Directions for this task: Extract exactly the run of lines starting at the line that holds "const tumbler = new THREE.Group();" and ending at the line that holds "obj.matrix_parent_inverse = Matrix.Identity(4)", both included.

Records with modeling code:
(begin)

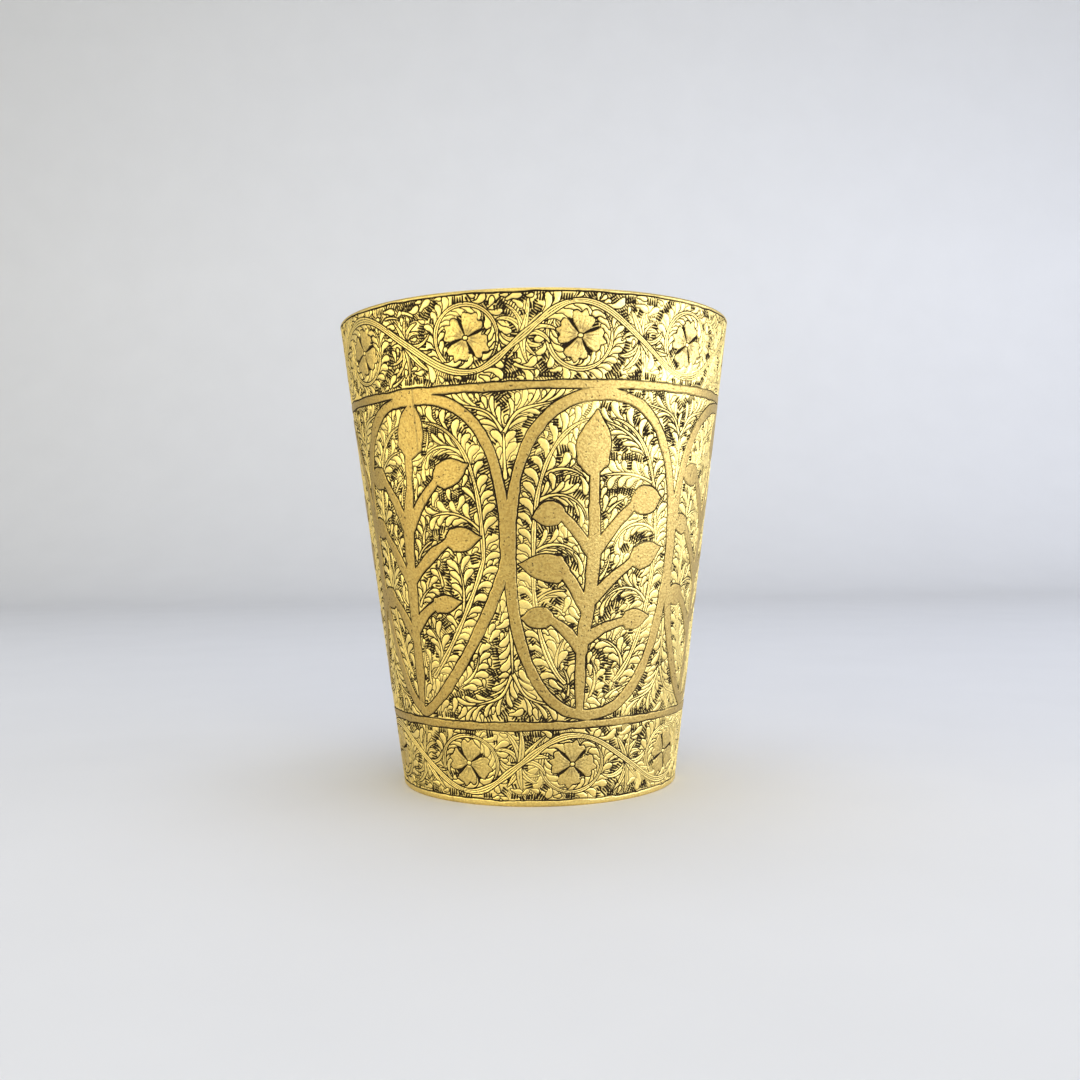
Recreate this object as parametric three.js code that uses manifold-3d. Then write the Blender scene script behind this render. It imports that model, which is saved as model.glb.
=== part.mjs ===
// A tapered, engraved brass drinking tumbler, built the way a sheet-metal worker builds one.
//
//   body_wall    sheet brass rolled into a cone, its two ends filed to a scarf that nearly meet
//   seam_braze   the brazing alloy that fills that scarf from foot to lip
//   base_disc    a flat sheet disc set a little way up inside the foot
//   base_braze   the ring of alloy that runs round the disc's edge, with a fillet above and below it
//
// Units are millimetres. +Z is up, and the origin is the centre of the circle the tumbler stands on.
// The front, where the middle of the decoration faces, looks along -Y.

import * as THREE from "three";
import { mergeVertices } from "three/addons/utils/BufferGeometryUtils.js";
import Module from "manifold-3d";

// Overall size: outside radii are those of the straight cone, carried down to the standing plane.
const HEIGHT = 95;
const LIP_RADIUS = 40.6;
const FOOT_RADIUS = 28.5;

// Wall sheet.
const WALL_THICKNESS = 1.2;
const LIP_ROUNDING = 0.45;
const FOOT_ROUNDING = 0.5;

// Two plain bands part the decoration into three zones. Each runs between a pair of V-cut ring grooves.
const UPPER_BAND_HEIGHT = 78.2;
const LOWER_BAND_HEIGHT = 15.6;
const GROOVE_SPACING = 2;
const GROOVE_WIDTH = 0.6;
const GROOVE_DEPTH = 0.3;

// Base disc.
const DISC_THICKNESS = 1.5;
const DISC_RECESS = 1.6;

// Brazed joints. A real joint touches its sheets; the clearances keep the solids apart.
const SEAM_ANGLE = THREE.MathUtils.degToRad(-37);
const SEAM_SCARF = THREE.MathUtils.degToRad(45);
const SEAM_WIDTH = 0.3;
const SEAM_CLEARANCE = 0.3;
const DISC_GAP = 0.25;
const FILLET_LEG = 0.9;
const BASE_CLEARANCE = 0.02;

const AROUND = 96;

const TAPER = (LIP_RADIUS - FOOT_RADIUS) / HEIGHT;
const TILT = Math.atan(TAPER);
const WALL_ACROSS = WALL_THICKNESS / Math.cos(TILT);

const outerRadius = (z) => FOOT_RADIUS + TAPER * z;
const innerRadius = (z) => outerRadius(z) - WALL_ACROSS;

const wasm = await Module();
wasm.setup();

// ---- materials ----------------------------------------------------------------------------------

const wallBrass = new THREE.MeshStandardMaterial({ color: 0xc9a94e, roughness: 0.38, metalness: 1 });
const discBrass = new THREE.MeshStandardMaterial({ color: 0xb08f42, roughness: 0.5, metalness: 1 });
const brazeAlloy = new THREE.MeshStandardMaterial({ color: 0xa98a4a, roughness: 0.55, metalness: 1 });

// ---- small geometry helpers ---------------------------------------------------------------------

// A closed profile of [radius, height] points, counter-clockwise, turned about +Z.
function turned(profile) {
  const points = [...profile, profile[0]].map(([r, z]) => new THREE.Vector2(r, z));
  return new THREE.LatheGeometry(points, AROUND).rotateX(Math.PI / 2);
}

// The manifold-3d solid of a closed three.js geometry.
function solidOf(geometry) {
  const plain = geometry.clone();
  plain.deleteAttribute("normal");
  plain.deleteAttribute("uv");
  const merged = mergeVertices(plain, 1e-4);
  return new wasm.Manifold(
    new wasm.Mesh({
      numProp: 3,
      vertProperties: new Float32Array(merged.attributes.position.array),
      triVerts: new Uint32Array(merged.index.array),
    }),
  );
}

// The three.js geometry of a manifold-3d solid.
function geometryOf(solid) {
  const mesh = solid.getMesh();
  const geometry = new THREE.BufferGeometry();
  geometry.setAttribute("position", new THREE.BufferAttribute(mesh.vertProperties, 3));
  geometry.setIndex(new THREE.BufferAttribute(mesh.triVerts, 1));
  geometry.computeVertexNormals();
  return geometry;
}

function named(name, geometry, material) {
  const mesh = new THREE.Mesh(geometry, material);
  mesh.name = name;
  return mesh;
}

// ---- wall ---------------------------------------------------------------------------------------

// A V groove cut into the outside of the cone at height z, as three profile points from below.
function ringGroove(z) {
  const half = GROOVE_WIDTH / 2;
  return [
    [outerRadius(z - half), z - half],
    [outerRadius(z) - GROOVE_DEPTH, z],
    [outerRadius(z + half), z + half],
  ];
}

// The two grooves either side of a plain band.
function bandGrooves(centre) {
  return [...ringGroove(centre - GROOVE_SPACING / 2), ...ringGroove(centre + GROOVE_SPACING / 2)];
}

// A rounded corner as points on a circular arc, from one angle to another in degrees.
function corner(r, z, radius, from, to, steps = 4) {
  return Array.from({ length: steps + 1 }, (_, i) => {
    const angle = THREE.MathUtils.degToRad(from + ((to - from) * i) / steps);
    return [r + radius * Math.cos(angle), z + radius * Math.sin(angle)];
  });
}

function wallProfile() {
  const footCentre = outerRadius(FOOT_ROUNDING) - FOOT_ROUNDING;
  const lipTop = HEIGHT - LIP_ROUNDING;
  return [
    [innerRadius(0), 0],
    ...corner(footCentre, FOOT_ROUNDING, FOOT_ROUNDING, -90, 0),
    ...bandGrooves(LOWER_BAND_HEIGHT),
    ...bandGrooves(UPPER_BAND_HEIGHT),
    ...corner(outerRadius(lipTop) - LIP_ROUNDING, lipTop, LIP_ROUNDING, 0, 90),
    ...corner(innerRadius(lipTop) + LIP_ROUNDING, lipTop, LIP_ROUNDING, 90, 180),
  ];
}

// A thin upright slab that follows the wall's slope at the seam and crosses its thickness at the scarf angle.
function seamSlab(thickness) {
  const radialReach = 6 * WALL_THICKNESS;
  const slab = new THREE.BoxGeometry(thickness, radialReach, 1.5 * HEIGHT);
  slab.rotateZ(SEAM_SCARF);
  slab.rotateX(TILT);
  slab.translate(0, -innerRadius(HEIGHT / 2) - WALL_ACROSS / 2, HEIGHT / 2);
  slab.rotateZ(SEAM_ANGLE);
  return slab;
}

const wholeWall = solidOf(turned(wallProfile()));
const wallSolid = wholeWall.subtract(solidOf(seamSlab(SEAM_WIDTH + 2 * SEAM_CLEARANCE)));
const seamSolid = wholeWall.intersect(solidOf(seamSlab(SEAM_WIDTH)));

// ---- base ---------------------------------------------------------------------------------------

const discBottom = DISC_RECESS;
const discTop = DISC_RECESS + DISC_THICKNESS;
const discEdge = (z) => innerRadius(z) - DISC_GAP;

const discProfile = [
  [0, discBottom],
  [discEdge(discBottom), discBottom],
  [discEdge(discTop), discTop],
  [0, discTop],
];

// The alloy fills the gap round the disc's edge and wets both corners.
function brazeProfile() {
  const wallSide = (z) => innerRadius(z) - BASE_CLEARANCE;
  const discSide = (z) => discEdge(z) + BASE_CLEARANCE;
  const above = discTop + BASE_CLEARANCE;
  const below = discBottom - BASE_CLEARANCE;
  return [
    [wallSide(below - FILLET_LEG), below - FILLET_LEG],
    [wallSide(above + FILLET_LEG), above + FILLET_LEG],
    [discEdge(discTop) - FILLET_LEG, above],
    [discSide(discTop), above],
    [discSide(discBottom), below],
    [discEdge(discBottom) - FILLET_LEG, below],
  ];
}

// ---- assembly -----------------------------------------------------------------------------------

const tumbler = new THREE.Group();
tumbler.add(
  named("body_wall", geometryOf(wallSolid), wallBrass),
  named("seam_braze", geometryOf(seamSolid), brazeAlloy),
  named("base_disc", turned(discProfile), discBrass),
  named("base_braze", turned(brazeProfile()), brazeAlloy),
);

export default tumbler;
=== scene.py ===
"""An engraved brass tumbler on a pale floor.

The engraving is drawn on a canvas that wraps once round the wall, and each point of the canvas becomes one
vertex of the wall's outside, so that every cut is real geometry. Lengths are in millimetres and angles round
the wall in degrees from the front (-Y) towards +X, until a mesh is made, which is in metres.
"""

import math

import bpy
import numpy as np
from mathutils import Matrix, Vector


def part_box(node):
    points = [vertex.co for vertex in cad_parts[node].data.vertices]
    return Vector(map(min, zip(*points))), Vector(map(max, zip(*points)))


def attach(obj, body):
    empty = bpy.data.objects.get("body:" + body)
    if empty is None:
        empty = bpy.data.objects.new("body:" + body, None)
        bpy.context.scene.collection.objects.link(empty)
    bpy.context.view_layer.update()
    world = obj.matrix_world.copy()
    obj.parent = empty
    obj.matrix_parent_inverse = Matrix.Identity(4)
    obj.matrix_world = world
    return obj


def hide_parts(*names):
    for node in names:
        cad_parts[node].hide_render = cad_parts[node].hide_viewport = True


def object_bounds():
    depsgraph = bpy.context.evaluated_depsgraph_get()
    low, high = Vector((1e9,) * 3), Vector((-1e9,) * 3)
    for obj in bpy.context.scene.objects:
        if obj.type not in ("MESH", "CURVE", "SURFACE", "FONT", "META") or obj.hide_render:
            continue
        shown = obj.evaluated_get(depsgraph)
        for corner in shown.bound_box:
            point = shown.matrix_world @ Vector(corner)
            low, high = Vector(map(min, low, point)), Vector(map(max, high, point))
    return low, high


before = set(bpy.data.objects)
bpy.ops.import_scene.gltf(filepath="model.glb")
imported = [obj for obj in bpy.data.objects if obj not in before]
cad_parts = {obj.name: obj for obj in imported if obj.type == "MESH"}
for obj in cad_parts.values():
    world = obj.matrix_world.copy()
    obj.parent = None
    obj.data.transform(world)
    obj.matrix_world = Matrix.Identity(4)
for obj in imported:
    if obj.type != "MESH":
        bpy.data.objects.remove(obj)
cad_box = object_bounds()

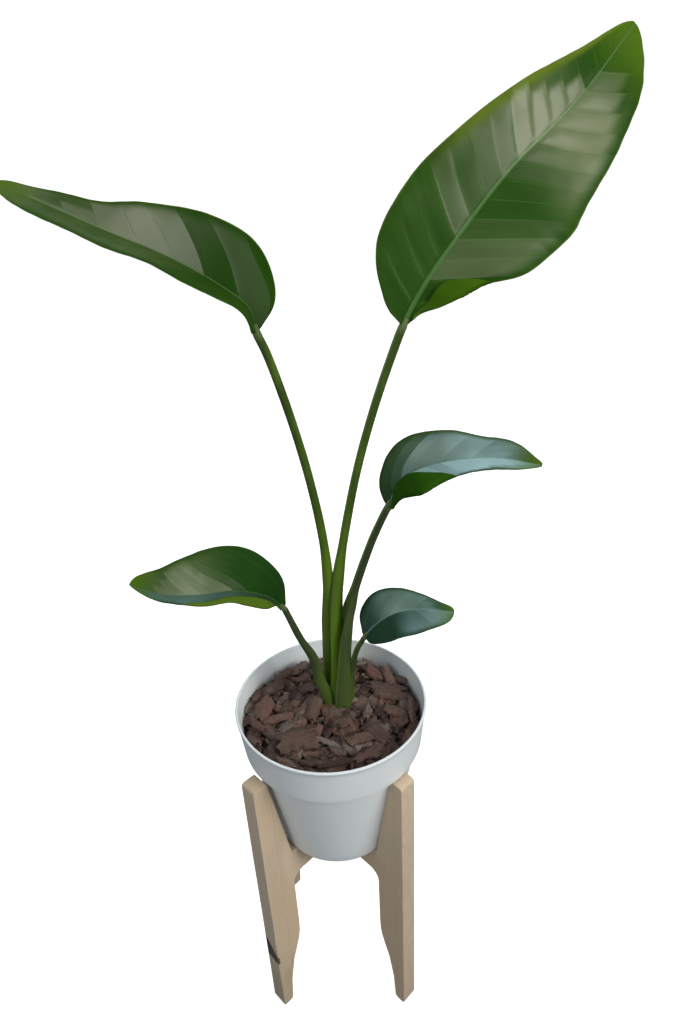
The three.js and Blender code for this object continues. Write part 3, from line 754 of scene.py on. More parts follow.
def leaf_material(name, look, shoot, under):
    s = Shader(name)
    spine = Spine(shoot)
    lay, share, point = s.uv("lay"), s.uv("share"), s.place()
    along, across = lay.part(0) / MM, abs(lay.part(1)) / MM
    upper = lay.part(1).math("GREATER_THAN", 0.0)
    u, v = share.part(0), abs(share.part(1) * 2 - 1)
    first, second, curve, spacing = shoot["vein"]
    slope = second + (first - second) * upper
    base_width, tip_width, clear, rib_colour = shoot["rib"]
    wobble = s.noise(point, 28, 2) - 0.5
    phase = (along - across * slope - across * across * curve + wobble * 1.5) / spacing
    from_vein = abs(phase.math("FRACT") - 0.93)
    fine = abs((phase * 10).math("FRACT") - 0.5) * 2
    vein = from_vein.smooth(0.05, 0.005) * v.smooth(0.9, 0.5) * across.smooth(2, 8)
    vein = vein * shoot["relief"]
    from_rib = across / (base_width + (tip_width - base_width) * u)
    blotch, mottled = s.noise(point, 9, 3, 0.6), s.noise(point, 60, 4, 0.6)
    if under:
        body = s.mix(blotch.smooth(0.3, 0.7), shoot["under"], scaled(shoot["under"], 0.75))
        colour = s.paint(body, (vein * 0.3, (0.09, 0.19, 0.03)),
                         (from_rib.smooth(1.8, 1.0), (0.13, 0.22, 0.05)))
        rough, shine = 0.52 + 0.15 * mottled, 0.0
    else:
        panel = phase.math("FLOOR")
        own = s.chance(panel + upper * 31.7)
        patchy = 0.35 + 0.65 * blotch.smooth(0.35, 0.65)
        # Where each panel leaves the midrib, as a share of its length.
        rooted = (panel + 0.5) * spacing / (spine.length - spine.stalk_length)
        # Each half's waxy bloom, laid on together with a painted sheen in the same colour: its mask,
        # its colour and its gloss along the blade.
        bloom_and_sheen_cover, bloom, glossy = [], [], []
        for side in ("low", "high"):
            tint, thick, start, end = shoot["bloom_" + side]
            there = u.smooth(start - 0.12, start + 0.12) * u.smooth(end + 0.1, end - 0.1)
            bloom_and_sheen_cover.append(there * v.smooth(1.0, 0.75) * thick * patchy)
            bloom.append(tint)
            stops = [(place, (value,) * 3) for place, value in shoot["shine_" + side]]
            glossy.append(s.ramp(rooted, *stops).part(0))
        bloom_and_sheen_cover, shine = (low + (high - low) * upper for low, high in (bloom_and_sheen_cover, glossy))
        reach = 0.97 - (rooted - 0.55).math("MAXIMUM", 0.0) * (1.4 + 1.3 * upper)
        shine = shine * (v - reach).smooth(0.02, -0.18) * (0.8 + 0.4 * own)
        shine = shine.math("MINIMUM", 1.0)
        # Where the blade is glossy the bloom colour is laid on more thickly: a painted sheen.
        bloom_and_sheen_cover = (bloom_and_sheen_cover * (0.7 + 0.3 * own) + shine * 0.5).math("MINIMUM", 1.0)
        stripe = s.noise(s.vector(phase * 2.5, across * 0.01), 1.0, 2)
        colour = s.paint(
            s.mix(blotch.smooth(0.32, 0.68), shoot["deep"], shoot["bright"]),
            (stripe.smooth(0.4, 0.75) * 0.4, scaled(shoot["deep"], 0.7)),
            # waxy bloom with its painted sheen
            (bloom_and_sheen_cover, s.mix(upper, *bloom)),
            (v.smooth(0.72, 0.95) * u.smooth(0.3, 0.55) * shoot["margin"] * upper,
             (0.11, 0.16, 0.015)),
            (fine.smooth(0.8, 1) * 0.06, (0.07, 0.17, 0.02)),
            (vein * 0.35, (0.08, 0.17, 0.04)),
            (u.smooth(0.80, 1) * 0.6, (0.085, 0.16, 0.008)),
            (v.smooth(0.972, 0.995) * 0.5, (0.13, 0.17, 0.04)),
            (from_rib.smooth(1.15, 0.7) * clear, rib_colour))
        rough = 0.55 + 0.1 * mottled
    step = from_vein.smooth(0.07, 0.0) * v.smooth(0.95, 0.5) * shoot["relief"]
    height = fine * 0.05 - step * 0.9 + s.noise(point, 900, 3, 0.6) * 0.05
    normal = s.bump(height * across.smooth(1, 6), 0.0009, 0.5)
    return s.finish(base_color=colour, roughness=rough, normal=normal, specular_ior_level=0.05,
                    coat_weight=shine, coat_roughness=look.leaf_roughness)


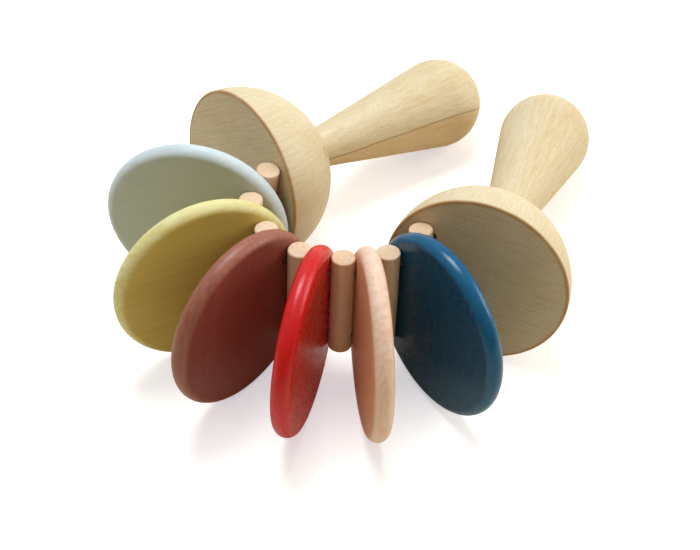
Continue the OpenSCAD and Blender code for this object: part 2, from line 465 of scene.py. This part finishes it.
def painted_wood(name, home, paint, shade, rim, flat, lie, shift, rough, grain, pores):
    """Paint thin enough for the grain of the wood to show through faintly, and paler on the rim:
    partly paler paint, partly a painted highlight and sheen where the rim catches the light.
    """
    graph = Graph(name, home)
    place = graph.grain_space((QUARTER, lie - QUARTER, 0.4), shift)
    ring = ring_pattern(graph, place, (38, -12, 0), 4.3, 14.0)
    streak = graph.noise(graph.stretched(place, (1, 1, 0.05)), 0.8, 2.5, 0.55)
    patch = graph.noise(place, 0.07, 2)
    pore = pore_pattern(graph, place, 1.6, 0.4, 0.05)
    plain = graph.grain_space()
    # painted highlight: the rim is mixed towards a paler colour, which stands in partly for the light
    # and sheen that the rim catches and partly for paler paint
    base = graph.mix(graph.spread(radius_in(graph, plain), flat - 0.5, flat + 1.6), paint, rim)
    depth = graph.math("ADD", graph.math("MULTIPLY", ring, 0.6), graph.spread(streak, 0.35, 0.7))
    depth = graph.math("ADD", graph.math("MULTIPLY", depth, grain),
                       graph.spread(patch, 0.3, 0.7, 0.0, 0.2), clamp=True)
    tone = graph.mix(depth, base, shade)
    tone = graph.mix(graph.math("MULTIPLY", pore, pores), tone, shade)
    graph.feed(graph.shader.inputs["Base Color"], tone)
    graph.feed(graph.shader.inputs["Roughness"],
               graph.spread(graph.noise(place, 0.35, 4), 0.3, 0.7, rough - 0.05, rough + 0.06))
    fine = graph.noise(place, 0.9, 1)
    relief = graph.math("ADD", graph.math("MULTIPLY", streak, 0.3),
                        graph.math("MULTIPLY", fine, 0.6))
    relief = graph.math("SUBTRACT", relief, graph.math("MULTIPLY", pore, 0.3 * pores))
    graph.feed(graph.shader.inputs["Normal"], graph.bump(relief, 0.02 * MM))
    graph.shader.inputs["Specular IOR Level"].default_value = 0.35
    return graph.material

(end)

Solution to this exercise:
const tumbler = new THREE.Group();
tumbler.add(
  named("body_wall", geometryOf(wallSolid), wallBrass),
  named("seam_braze", geometryOf(seamSolid), brazeAlloy),
  named("base_disc", turned(discProfile), discBrass),
  named("base_braze", turned(brazeProfile()), brazeAlloy),
);

export default tumbler;
=== scene.py ===
"""An engraved brass tumbler on a pale floor.

The engraving is drawn on a canvas that wraps once round the wall, and each point of the canvas becomes one
vertex of the wall's outside, so that every cut is real geometry. Lengths are in millimetres and angles round
the wall in degrees from the front (-Y) towards +X, until a mesh is made, which is in metres.
"""

import math

import bpy
import numpy as np
from mathutils import Matrix, Vector


def part_box(node):
    points = [vertex.co for vertex in cad_parts[node].data.vertices]
    return Vector(map(min, zip(*points))), Vector(map(max, zip(*points)))


def attach(obj, body):
    empty = bpy.data.objects.get("body:" + body)
    if empty is None:
        empty = bpy.data.objects.new("body:" + body, None)
        bpy.context.scene.collection.objects.link(empty)
    bpy.context.view_layer.update()
    world = obj.matrix_world.copy()
    obj.parent = empty
    obj.matrix_parent_inverse = Matrix.Identity(4)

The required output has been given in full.